DSL are usually interpreted, and their processing happens inside some bigger context, such as within a database management system or a web browser.

Abstraction levels

The main reason why there are so many programming languages available is that each language is designed with a certain purpose in mind. Although most languages are general purpose — which means that they can be used to create applications in several diffent contexts —, the design choices made for each language reflect the type of applications for which they should ideally be used.

That said, one of the main characteristics that define a language is its level of abstraction. Although a blurry notion, generally speaking, the level of abstration defines if the commands available in the language are closer to machine code, in other words, they have a low level of abstration, or if they are closer to natural (human) language, in other words, they have a high level of abstration.

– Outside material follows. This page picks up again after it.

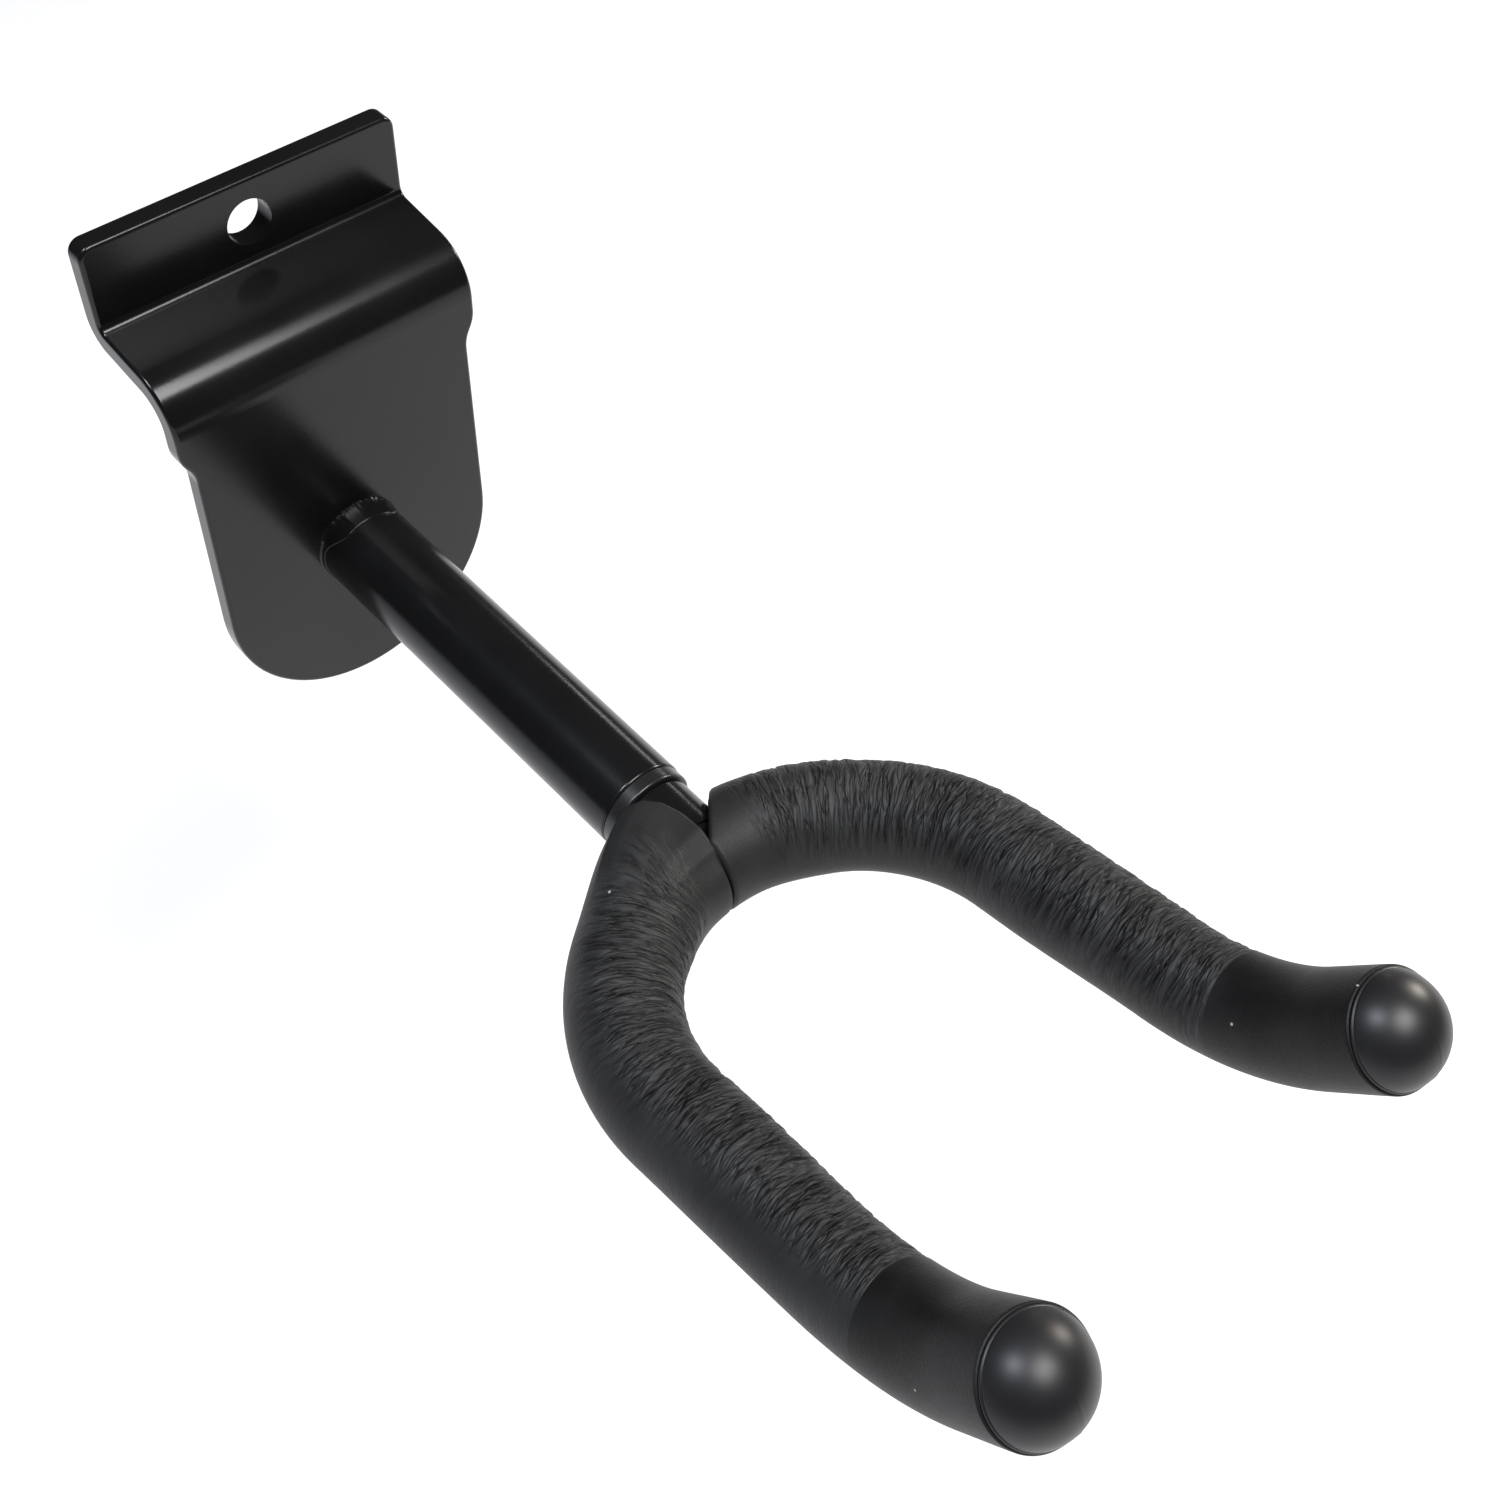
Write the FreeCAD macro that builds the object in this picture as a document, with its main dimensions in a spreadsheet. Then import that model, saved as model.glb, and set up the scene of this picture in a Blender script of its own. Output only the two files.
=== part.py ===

Table 2 below illustrates this concept by giving examples of languages in different levels of abstration and what kind of commands they typically provide:

Level	Language	Type of commands
HIGH LOW	SQL	"Get a user by name" "Count comments of a given post"
	Java	"Define a type called Player, which is a subtype of GameEntity" "Create a list of objects of type Monster" "Create a variable that holds text" "Set the name of the monster"
	C	"Create a memory location that holds a sequence of characters" "Given a sequence of integers, get element at position 5" "Do: Make index be 0; while index is less than the length of the sequence: show the element at position index; increment index;"
	Assembly Language (a textual representation of machine code)	"load a 4-byte integer value from memory address 0xFFFFA into register R1;" "add integer value at register R2 to register R7 and put the result in register R1;" "jump to address 0xABABAB;"
	Binary code (machine code)	The same as Assembly Language, but with each parameter encoded in binary form (sequences of 0 and 1)

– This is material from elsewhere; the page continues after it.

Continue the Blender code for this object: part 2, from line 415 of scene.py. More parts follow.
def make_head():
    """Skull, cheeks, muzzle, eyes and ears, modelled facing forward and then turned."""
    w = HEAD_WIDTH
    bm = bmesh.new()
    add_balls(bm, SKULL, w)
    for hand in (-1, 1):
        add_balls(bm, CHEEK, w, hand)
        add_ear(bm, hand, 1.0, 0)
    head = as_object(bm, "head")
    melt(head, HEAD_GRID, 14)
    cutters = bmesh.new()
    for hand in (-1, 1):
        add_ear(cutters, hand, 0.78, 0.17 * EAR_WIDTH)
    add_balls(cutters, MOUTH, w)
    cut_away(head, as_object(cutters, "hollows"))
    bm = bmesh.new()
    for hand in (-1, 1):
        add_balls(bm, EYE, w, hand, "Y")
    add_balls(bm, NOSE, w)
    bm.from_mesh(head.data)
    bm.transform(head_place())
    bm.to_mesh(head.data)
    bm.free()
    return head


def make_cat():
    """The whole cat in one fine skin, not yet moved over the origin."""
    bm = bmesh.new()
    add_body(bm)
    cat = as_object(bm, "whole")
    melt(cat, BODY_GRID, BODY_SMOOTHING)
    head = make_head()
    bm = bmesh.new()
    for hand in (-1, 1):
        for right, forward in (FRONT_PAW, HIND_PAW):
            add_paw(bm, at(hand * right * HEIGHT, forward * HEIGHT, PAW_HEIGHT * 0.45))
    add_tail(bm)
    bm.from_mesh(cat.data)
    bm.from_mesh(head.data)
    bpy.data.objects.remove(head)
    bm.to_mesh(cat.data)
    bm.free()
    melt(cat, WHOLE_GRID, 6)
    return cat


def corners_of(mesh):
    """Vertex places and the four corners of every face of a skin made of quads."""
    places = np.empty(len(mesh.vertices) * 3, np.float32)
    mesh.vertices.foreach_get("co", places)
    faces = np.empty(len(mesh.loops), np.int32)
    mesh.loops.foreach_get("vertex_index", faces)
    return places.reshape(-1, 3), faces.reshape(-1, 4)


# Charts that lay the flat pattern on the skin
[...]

Table 2: Examples of different levels of abstraction.

Tip

Although "low level" languages such as C or C++ are based on very detailed commands (i.e., that allow to control the hardware very precisely), we will see during this tutorial that they also provide are mechanisms that allow programmers to group sequences of instructions into single blocks with a name, called functions (or procedures), or to define their own custom data types that can be manipulated more conveniently. Using such mechanisms, new levels of abstraction can be created within the source code to allow expressing more complex operations. This process is the most fundamental aspect of writing good programs.